Data excerpt:

--------------------

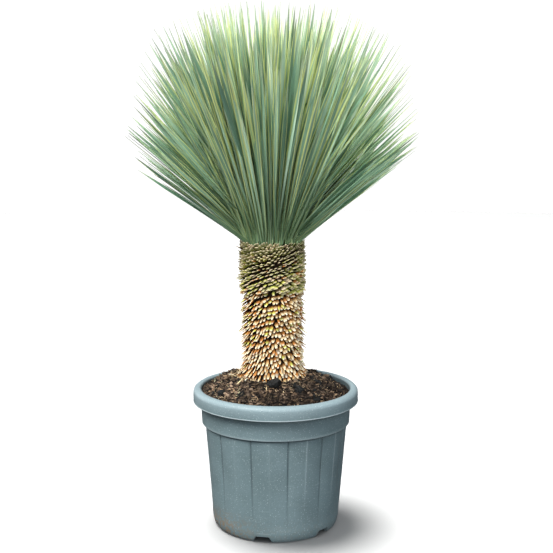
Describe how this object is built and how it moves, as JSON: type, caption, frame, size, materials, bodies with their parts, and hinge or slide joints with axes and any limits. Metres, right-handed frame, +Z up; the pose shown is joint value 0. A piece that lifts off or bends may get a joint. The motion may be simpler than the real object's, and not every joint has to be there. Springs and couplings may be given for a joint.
{
  "type": "potted yucca",
  "caption": "Tree-like yucca in a ribbed nursery pot: a ball of stiff blue-green leaves on a stout trunk covered in dry leaf bases, standing in soil.",
  "frame": {"origin": "middle of the pot's foot, on the surface it stands on", "axes": "+Z up along the trunk, -Y towards the front that the picture shows, +X to the right"},
  "size_m": [0.6155, 0.6124, 1.1232],
  "materials": {
    "pot_plastic": "matt blue-grey moulded polypropylene with pale speckle",
    "potting_soil": "loose dark brown peat and bark mix",
    "dry_leaf_bases": "dry tan leaf bases with orange-brown roots",
    "cut_leaf_stubs": "dark olive cut stubs with pale tips",
    "yucca_leaf": "waxy blue-green leaf with yellow-green edges",
    "dark_clod": "matt black-brown clod"
  },
  "bodies": {
    "root": {"pot": "pot_plastic", "soil": "potting_soil", "lower_trunk": "dry_leaf_bases", "upper_trunk": "cut_leaf_stubs", "leaf_crown": "yucca_leaf", "clod_1": "dark_clod", "clod_2": "dark_clod", "clod_3": "dark_clod", "clod_4": "dark_clod", "clod_5": "dark_clod"}
  },
  "joints": []
}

--------------------

Set exercise: Recopy the whole listing exactly.

Final result:
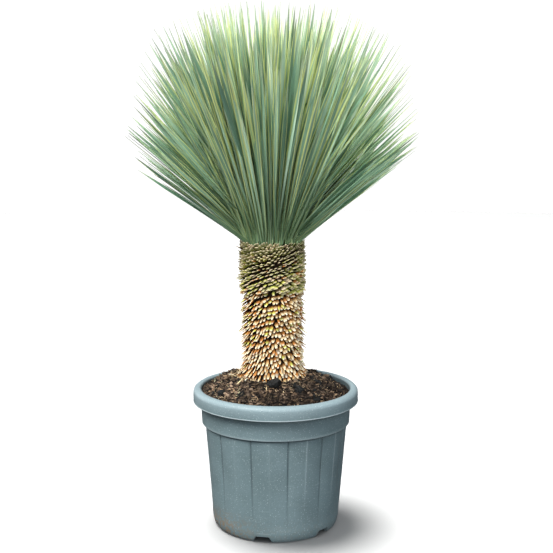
Describe how this object is built and how it moves, as JSON: type, caption, frame, size, materials, bodies with their parts, and hinge or slide joints with axes and any limits. Metres, right-handed frame, +Z up; the pose shown is joint value 0. A piece that lifts off or bends may get a joint. The motion may be simpler than the real object's, and not every joint has to be there. Springs and couplings may be given for a joint.
{
  "type": "potted yucca",
  "caption": "Tree-like yucca in a ribbed nursery pot: a ball of stiff blue-green leaves on a stout trunk covered in dry leaf bases, standing in soil.",
  "frame": {"origin": "middle of the pot's foot, on the surface it stands on", "axes": "+Z up along the trunk, -Y towards the front that the picture shows, +X to the right"},
  "size_m": [0.6155, 0.6124, 1.1232],
  "materials": {
    "pot_plastic": "matt blue-grey moulded polypropylene with pale speckle",
    "potting_soil": "loose dark brown peat and bark mix",
    "dry_leaf_bases": "dry tan leaf bases with orange-brown roots",
    "cut_leaf_stubs": "dark olive cut stubs with pale tips",
    "yucca_leaf": "waxy blue-green leaf with yellow-green edges",
    "dark_clod": "matt black-brown clod"
  },
  "bodies": {
    "root": {"pot": "pot_plastic", "soil": "potting_soil", "lower_trunk": "dry_leaf_bases", "upper_trunk": "cut_leaf_stubs", "leaf_crown": "yucca_leaf", "clod_1": "dark_clod", "clod_2": "dark_clod", "clod_3": "dark_clod", "clod_4": "dark_clod", "clod_5": "dark_clod"}
  },
  "joints": []
}